バンビ物語 (前編)

鈴々舎馬風一門 入門物語

少しでも明るくはじけられるように

 前座見習い生活がスタートし、しばらくするとお内儀さんが「鈴々舎バンビ」という芸名を付けてくださいました。

 思い詰めて入門した当時の私は、たいそう陰気で、師匠やお内儀さんの前では緊張して上手く喋ることも笑うこともできませんでした。それを心配したお内儀さんが「少しでも明るくはじけられるように、そして皆様に覚えてもらいやすいように」と付けてくださった芸名でした。

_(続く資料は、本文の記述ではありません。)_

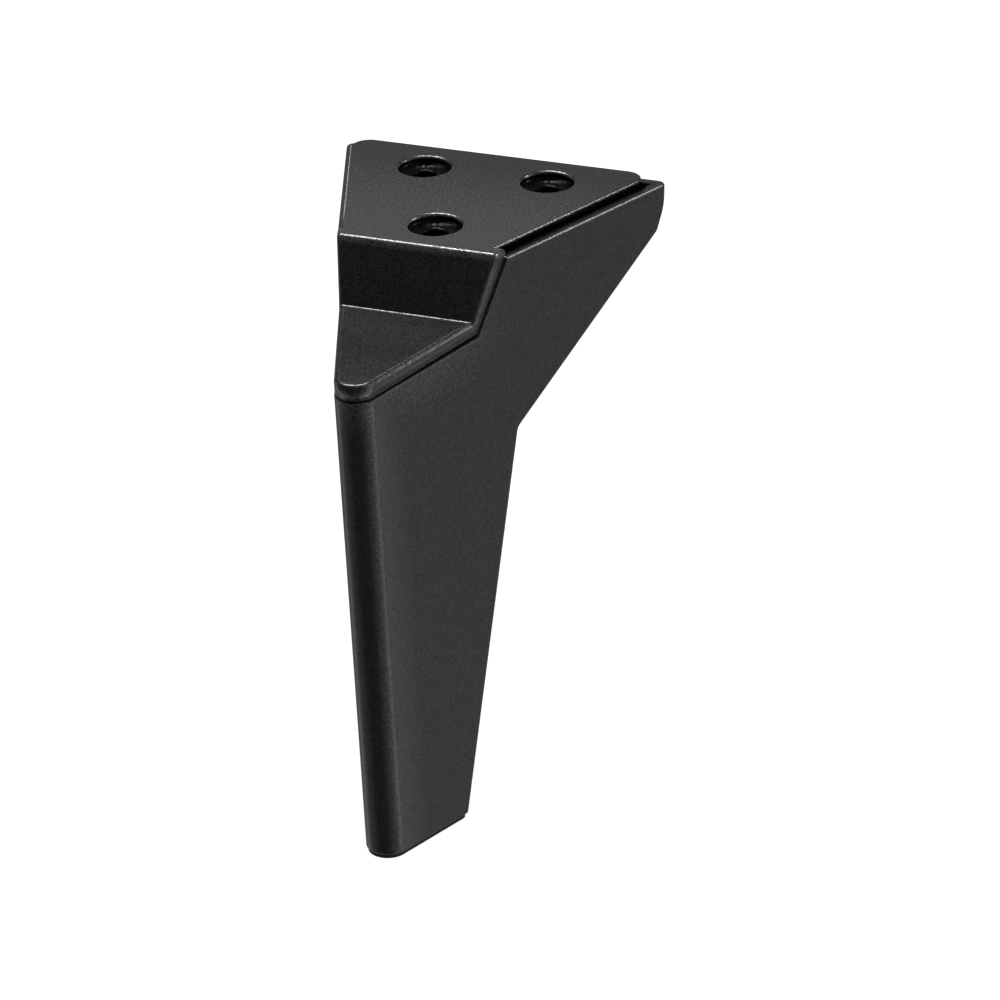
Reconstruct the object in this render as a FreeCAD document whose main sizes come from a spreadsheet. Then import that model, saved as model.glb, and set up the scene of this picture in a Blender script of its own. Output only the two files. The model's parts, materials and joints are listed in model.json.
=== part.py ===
import FreeCAD, Part
import math
import os
import re

import Sketcher

# A short plastic leg for a sofa or a cupboard: a tall hollow shell with a V-shaped plan, a moulded insert with the
# mounting face that closes its open top, and a pad under the foot. Millimetres and degrees.
# The origin is on the mounting face, midway between the three screw holes. X runs across, the sharp front edge is
# towards -Y, and the leg hangs down from Z = 0.

SIZES = {
    # The V-shaped plan and the lean of the front edge
    "height": (150.0, "from the mounting face to the ground"),
    "half_angle": (20.6, "degrees between each side face and the middle plane"),
    "tip_reach": (89.6, "from the origin forwards to where the two sides would meet"),
    "tip_radius": (5.5, "rounding of the front edge"),
    "front_lean": (3.5, "degrees by which the front edge leans back towards the foot"),
    # The shell seen from the side
    "back_reach": (25.45, "from the origin back to the end of the wing"),
    "rim_drop": (2.05, "how far the shell's rim lies below the mounting face"),
    "wing_drop": (8.0, "down to where the wing's end starts to turn in"),
    "heel_setin": (2.55, "how far the heel lies in front of the wing's end"),
    "heel_drop": (14.3, "down to the heel"),
    "knee_setback": (25.6, "from the origin forwards to the knee"),
    "knee_drop": (48.8, "down to the knee"),
    "foot_setback": (42.9, "from the origin forwards to the back of the foot"),
    "wing_round": (14.0, "rounding of the wing's end"),
    "heel_round": (1.0, "how much larger the rounding of the heel is than the corners'"),
    "knee_round": (1.4, "rounding of the knee"),
    "corner_radius": (2.0, "rounding between the side faces and the back faces"),
    "rim_round": (0.7, "outer rounding of the rim"),
    "joint_round": (0.3, "outer rounding of the shell's edge along the joint"),
    "foot_round": (0.4, "rounding round the bottom of the shell"),
    "side_wall": (2.6, "wall of the sides, the underside and the back of the leg"),
    "end_wall": (3.0, "wall at the end of the wing"),
    "foot_floor": (3.0, "floor of the shell"),
    # The insert seen from the side
    "step_reach": (34.8, "from the origin forwards to the front edge of the deck"),
    "step_run": (7.3, "how far the step slopes forwards"),
    "step_drop": (15.0, "down to the foot of the step"),
    "nose_fall": (4.8, "degrees by which the nose falls forwards"),
    "lip_width": (3.6, "width of the flange along the top"),
    "lip_heel": (0.8, "how far the flange's lower corner lies behind the step's foot"),
    "lip_height": (3.15, "height of the flange below the step's foot"),
    "lip_fall": (5.9, "degrees by which the flange's lower edge falls forwards"),
    "joint_gap": (1.2, "dark joint between the flange and the shell"),
    "joint_fall": (5.0, "degrees by which the shell's edge falls forwards"),
    "flush_gap": (0.15, "how far the flange lies inside the shell's side faces"),
    "deck_inset": (2.3, "from the shell's side faces in to the deck's edge"),
    "deck_setin": (1.45, "how far the deck's back edge lies in front of the wing's end"),
    "deck_shift": (0.85, "how far the deck lies to the left of the middle"),
    "deck_corner": (4.5, "rounding of the deck's back corners"),
    "deck_round": (0.4, "rounding along the deck's top edge"),
    "step_round": (1.2, "rounding of the step's top and of the flange's outer edges"),
    "step_hollow": (0.6, "hollow rounding at the foot of the step"),
    "fit_gap": (0.6, "clearance between the plug and the shell's walls"),
    "plug_wall": (2.0, "wall of the plug"),
    "skin": (2.4, "thickness of the deck, the step and the nose"),
    "plug_drop": (12.0, "down to the bottom of the plug"),
    "nose_plug": (10.0, "depth of the plug under the foot of the step"),
    "rib_width": (1.8, "thickness of the ribs under the deck"),
    # The three screw holes
    "hole_spread": (32.4, "between the two back holes"),
    "hole_rows": (33.5, "from the front hole back to the row of two"),
    "hole_width": (6.6, "diameter of the screw holes"),
    "recess_width": (13.0, "diameter of the recess round each hole"),
    "recess_depth": (3.0, "depth of the recess"),
    "recess_round": (0.9, "rounding of the recess's lip"),
    "mouth_bevel": (0.5, "bevel round the hole's mouth"),
    "boss_wall": (2.6, "wall of the boss round each recess"),
    # The pad under the foot
    "pad_height": (1.1, "thickness of the pad"),
    "pad_inset": (0.45, "how far the pad lies inside the shell's outline"),
    # Construction only
    "overrun": (20.0, "how far the sketches run on past the solid"),
}

doc = FreeCAD.newDocument("furniture_leg")
sheet = doc.addObject("Spreadsheet::Sheet", "Sizes")
for row, (alias, (size, note)) in enumerate(SIZES.items(), start=1):
    sheet.set(f"A{row}", alias)
    sheet.set(f"B{row}", str(size))
    sheet.set(f"C{row}", note)
    sheet.setAlias(f"B{row}", alias)
doc.recompute()


def bound(text):
    """Writes each size in an expression as the sheet's own cell."""
    return re.sub(r"[a-z_]+", lambda word: "Sizes." + word[0] if word[0] in SIZES else word[0], text)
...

 その頃、「馬風師匠のところにバンビという可愛い女の子が入門したらしい」と噂になっていたようで、三ヵ月後に楽屋入りして、ほかの師匠や兄(あに)さん方にご挨拶すると、「何だ、男じゃねぇか」と落胆されたことは一度や二度ではありませんでした。それ以後、噺家の噂は信用しなくなりました。

 前座時代は、朝八時に師匠のお宅に伺い、まず掃除です。それまで私は掃除などほとんどしたことがなく、雑巾の絞り方、掃除機のかけ方、茶碗の洗い方もお内儀さんから丁寧に教えていただきました。

 師匠のお宅には高級な器がたくさんあり、たち吉の皿などもよく割りました。でも、相撲のお土産や酒屋さんでいただいた皿は頑丈で割れないんですよね。「高いお皿ばかり割らないでね」とお内儀さんにお小言を言われたものです。